• Your goal: Select the lines that contain "frame" and copy each of them.

• Dataset content:
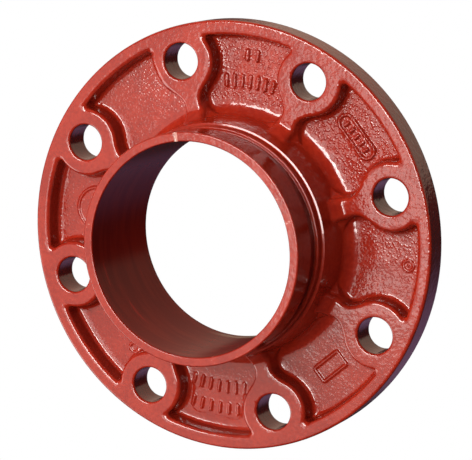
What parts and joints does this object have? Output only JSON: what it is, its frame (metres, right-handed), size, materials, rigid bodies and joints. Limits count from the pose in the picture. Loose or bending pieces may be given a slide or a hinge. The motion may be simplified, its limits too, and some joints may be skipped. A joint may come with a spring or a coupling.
{
  "type": "grooved flange adaptor",
  "caption": "Cast pipe flange adaptor in red enamel: a bolted flange with bosses and radial ribs round a short grooved pipe end.",
  "frame": {"origin": "centre of the joint face, on the pipe axis", "axes": "+Z along the pipe axis, from the joint face towards the grooved pipe end; the X axis runs midway between two bolt holes"},
  "size_m": [0.215, 0.215, 0.0605],
  "materials": {
    "paint_gloss": "gloss red enamel over cast iron, orange peel",
    "paint_cast": "gloss red enamel over rough as-cast skin",
    "joint_face": "thin red paint over a turned face"
  },
  "bodies": {
    "root": {"hub": "paint_gloss", "flange_web": "paint_cast", "outer_rim": "paint_gloss", "joint_face": "joint_face", "groove_neck": "paint_gloss", "gasket_seat": "paint_gloss", "cast_pad": "paint_cast", "cast_medallion": "paint_cast", "bolt_boss_1": "paint_gloss", "bolt_boss_2": "paint_gloss", "bolt_boss_3": "paint_gloss", "bolt_boss_4": "paint_gloss", "bolt_boss_5": "paint_gloss", "bolt_boss_6": "paint_gloss", "bolt_boss_7": "paint_gloss", "bolt_boss_8": "paint_gloss", "rib_1": "paint_gloss", "rib_2": "paint_gloss", "rib_3": "paint_gloss", "rib_4": "paint_gloss", "rib_5": "paint_gloss", "rib_6": "paint_gloss", "rib_7": "paint_gloss", "rib_8": "paint_gloss"}
  },
  "joints": []
}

• Complete answer:
What parts and joints does this object have? Output only JSON: what it is, its frame (metres, right-handed), size, materials, rigid bodies and joints. Limits count from the pose in the picture. Loose or bending pieces may be given a slide or a hinge. The motion may be simplified, its limits too, and some joints may be skipped. A joint may come with a spring or a coupling.
  "frame": {"origin": "centre of the joint face, on the pipe axis", "axes": "+Z along the pipe axis, from the joint face towards the grooved pipe end; the X axis runs midway between two bolt holes"},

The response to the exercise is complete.